We were of course on our Playground Of The Midlands jaunt…the project to mark every entry in the early 80’s Charnwood Borough Guide.  Today we took in Birstall, Thurcaston & Wanlip though in truth we pretty much kept to the Watermead Country Park that the three bound on the north side of Leicester.  It made a refreshing change to take in plenty of waterside and countryside for a change and on reflection seemed quite appropriate overall.  Not least as the River Soar is, as my pal Simon pointed out, the ‘backbone’ of the Borough running from just south of my village Kegworth, above the north boundary, and leaving it to meander into Leicester proper to the south.  Whatever our excuse it made for a good walk topped off on our return to The White Horse in Birstall for a damn good pub lunch!

Oh happy day!

Yesterday was good, really good actually, beautiful weather – sunny and warm but with that slight cooling autumnal breeze – the makes England, especially that rural part of England that is the Playground of the Midlands such a good place to be stirring the creative juices.  If you want (and why not?) some good images of our travels head over to the site of my pal and partner in crime.  I’ve long since given up on slogging it out with him on the photo front – my images are simply fodder for the paintings, not least as I bastardise them extensively before using them as the equally loose basis for the paintings themselves (see below!).


Though my pal’s blog points up a particular problem with the project – that villages like Swithland present rather few points of incident for novel creative interventions.  Indeed I was reduced in that location to snapping planning applications appended to the telegraph poles…


And this got me to thinking today.  I, with most of my family, was overjoyed that, despite the awful, nasty vilification from Labour MPs, the whole UK media and a loud but mercifully modest (and utterly misguided) section of the membership, got our Leader re-elected.  This after a poisonous and wholly unnecessary contest that did nothing but deflect us from the vital task of defeating the awful, corrosive and divisive Tory government hellbent in taking us back to Victorian times.


As we strolled along the road, passing the homes that (entry level 500k plus) lined these leafy glades, it is easy to think that the Tory way is set in England forever (and some of my Labour friends think our decision to elect a genuinely left Leader seals the deal).  But these places are ‘true blue’ and of course will never elect a decent fair-minded and compassionate government.  Greedy, selfish and narrow-minded bigotry seeps out of  a fair few driveways (apologies to those thereabouts that don’t see it that way, I’ve met quite a number over the years!).  But nonetheless the fight for a properly fair and decent society has always been fought on a thin sliver of the electorate (usually no more than 500k) whose interest in politics is marginal at best and most of whom take little or no interest in the day to day knockabout of the political process.  Their votes are always up for grabs and more often than not go to the party that seems least likely to upset the applecart (and its usually the case that one side loses rather than that the appeal of the others wins).


And so (with my first stab at the likely image for Shepshed from my project as my headline image) I’m thinking: why have so many of us decided to back a properly left of centre leader for our party (now apparently the biggest left of centre political party in Western Europe)??  Maybe, just maybe, the really radical and constructive alternative to a Tory government (whose sole purpose is to protect the interests of the few over the many) can succeed if it sticks together and keeps true to its principles.  Not least as whole swathes of middle England (the Shepshed’s rather than the Swithland’s) sink deeper into despair to shore up the super wealthy and the penny begins to drop that it just ain’t working for them.

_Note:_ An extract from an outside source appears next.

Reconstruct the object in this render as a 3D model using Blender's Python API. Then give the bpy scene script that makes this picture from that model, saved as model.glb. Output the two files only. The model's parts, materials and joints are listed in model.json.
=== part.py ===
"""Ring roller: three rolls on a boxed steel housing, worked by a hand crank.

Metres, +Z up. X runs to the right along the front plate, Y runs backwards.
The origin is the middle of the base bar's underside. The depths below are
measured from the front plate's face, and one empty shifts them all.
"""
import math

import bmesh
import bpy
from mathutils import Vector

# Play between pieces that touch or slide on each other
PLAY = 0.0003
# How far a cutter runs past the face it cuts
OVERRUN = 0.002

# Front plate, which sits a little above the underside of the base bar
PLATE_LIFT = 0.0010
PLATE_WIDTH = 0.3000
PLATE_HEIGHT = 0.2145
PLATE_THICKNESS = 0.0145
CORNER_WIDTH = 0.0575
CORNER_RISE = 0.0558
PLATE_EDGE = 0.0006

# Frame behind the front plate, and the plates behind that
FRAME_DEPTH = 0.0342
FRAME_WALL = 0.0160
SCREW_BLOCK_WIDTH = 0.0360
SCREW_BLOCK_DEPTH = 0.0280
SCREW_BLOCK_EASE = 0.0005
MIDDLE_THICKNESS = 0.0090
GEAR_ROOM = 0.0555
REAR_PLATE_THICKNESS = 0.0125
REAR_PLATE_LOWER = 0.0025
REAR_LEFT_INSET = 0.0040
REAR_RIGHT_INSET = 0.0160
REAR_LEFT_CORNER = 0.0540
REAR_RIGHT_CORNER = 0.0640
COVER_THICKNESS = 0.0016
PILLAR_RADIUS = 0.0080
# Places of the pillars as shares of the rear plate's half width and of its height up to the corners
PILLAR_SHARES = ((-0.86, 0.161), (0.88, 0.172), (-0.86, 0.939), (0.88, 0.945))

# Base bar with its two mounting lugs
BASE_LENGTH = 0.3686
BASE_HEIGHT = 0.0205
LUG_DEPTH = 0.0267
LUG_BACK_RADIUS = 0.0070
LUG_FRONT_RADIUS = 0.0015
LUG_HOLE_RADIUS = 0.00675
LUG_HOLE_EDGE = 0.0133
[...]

We can only hope.


Running on empty?


And time passes…and I’ve not managed to post in very nearly a fortnight.  Perhaps I’m running out of things I want to say…or just too busy with other things (but what?) or just too plain idle.  But there are small moments of thought that might have made decent posting.  Like the economy and certainty in the 50’s and 60’s of Francis Bacon’s paintings that moves into a kind of Mannerism later where the paint thickens and becomes perhaps a little less sure of itself (at least to my eyes) – seen in the rather good display at Tate Liverpool (now sadly closed I think).  Or the sheer genius of Louise Bourgeois in the display in the new Switch House at Tate Modern.  Here I was especially taken with 15 drawings made in her 97th year…and I’m certain mistakenly labelled as etchings? (or not..the etching is the base on which she drew further marks so the link says)..although maybe I’m wrong (as without looking too carefully I mis referenced to my companion a Whiteread as an Andre!).  I was less excited by Wifredo Lam than I had expected…too much influenced by others (even after the early days) and thinness in process taken perhaps just a wee bit too far.  And the Liverpool Biennial display at Tate which (sorry but) looked like contemporary art but was pretty much just stuff by and large.


Try outs for East Coast

In my own work I’m busying myself with various projects,  making inroads into what has become the second part of a three part romp through Schama’s Landscape & Memory, getting into the Playground of the Midlands canvases, but also casting around for a form for a series of paintings stimulated by the East Coast (a follow on from the Cornish Coast group).  At first I experimented with a tall upright and agonised over the exact dimensions settling eventually on two competing sizes and ratios.  Then I pretty much settled on the thinner of the two at 130 cm. high (the turning of the flat coast in the east on its side an idea I nicked from Shelagh Cluett, oddly enough one of whose works from the relevant series was up in Tate Liverpool).  But – and I imagine anyone unfamiliar to art practice will wonder what I’m agonising about! – I’m still not happy so I have plundered the far past for a ‘fresh’ idea (see top of post) a take on my proscenium arch idea that I first deployed in my practice in 1969.  There’s nothing new under the sun…well certainly in my practice!